Oh French, you tyrant! You cruel bastard of a tongue! How you flirted with me! And how false you have turned out to be! You lied to me – or I lied to myself.

You see, I had a tidy, rosy little dream of leaving my home and native land, and returning precisely two years later with a second language in my pocket. “I want to be fluent in French in two years,” I wrote under the “Goals” heading of my job application. “That should be possible,” people said casually as we carpooled home from the beach. “Good for you!” said everyone. “You’re such a good student,” said every teacher I’ve ever had.

imagesYes. I always do my homework, and usually a little bit extra. I go to French movies and masses, and surround myself with Francophones. But it’s getting tiring. I’m growing weary of being the only one in the room who never knows what’s going on. The constant exertion, with so little return, seems a touch disproportionate. The reality is that I am not going to be bilingual when I return to Canada, even with an extra year of lessons and embarrassments. “It takes a lifetime to learn a language,” people say to me now. “You don’t learn to play an instrument overnight. It takes years and years of dedicated practice, and even then, few become masters.”

Masters. Yes, that is what I seek – what I’ve sought in everything, all my life. I will master this instrument. I will master this program of study. I will master this concept. I will master this job. I will get pieces of paper to prove it, with the official seals of conservatories and universities and employers. All of life, it seems, has been a string of conquests.

It’s funny, then, that in this one pursuit, I should lapse in my resolve, and that my ardour should direct itself elsewhere. You see, dear French, I’ve met somebody else.

I don’t know what compelled me to do it, but on a whim one day, I approached one of the kindliest Moroccans I know, and signed myself up for Arabic lessons.

Arabic? Why Arabic? Arabic will be of no use to me in Canada. The dialect spoken here will be of no use to me outside of Morocco. Even if it were, I will never master it. Arabic is notoriously difficult. Perhaps impossible. And that’s okay.

You see, with Arabic, my new true love, I don’t have to be a perfect human being. I am thrilled to just know half the alphabet.
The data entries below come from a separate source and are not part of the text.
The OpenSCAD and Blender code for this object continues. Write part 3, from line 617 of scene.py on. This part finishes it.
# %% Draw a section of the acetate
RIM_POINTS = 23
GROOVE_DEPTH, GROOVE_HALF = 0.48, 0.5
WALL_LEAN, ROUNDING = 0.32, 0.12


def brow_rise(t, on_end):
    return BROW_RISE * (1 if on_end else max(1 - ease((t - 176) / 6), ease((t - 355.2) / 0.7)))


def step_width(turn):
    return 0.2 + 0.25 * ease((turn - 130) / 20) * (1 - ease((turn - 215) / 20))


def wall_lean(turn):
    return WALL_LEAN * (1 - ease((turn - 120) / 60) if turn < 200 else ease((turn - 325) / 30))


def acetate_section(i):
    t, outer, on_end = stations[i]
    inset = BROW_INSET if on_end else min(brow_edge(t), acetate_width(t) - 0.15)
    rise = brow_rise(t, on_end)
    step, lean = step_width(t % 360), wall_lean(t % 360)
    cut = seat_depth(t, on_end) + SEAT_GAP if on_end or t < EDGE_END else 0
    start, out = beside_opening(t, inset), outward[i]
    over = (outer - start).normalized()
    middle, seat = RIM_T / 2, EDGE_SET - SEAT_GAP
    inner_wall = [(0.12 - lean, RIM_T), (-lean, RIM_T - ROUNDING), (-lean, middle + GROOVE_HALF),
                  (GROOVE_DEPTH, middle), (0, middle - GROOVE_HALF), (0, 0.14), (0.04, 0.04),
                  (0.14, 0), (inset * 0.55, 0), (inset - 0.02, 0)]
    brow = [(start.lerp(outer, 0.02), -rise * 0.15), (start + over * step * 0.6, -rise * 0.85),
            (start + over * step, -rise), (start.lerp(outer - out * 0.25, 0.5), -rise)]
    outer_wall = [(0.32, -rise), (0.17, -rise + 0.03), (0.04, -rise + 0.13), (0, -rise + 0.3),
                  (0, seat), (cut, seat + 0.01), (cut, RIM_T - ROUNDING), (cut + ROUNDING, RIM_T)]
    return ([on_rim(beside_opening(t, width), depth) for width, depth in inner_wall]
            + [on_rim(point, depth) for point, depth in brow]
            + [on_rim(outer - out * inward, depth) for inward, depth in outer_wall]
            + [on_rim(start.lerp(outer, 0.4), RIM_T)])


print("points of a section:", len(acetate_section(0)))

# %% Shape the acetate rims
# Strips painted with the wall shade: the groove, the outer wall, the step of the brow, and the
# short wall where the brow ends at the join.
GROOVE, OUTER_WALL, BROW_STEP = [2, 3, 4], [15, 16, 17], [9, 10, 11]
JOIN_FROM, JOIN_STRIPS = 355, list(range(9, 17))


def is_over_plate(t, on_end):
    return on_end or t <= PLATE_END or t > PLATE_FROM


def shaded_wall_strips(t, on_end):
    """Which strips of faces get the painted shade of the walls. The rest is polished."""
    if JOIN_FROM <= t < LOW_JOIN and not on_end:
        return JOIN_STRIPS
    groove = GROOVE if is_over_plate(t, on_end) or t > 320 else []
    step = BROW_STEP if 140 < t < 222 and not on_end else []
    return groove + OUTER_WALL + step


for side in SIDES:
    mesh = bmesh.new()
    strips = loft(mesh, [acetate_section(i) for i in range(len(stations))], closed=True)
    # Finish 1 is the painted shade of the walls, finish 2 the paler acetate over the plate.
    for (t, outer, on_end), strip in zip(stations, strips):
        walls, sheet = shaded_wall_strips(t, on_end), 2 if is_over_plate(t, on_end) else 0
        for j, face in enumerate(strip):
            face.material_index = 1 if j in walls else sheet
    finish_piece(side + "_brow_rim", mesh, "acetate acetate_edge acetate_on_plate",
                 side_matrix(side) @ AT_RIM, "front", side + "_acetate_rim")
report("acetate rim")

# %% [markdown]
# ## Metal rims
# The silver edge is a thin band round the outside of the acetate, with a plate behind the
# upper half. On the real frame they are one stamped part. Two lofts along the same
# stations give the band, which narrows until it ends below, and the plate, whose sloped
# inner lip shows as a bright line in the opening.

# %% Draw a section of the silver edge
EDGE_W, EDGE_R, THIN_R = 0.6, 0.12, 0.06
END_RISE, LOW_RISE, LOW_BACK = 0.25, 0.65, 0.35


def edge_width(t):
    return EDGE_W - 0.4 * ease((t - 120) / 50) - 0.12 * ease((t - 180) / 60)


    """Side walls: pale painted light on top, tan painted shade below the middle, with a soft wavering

And my grinning teacher is thrilled to hear me make a single sound, or –God Almighty— read an entire word. “Bravo!” he says. “Wow!” Like I am some sort of prodigy. Like I am a little mini-master of a tongue that really only wants to be my friend.

IMG_0893Arabic, you see, makes no sense to me. None whatsoever. Vowels and consonants are useless distinctions. Letters are lunar or solar, joined or unjoined. Their families are oddly mismatched, and change their clothes every time I see them. Some letters are not letters at all, but rather, “curiosities,” and of those curiosities, one is, in fact, the “absence of a sound.” And, oh, the sounds, and the places from which they ought to emerge! The throat, the diaphragm, the soft palate, the uvula – all are happily jostling for a place in my new linguistic world.

I am in preschool again, it seems. Pre-preschool, in fact. I am babbling like an infant. I am forming characters with all the steadiness of a four-year-old. I am cheering when I get it right, and shrugging when I get it wrong. This language is play. It is hard. It is a workout. But it’s exhilarating. It is seducing me. I am smitten. I am alive.

French, I’m sorry to be two-timing you. Please don’t despair. I will be back – in fact, I’ve never left. I’ll keep plugging away at my devoirs, because I’m not the type of girl who would leave you high and dry. And goodness knows, you’ve had other flames than I. Don’t be lonely. Don’t be sad. But just this once, I have another flame I need to fan. Just a fling? Perhaps. But c’est l’amour, no? The unreasoning fluttering of the helpless, wandering heart?

You must court me again, dear French, if you would like me back. You must shower me with affection and applause, and coax to life that spark that we once shared. Until then, my love, you’ll find me in my other cahier, penning my graceful curves from right to left.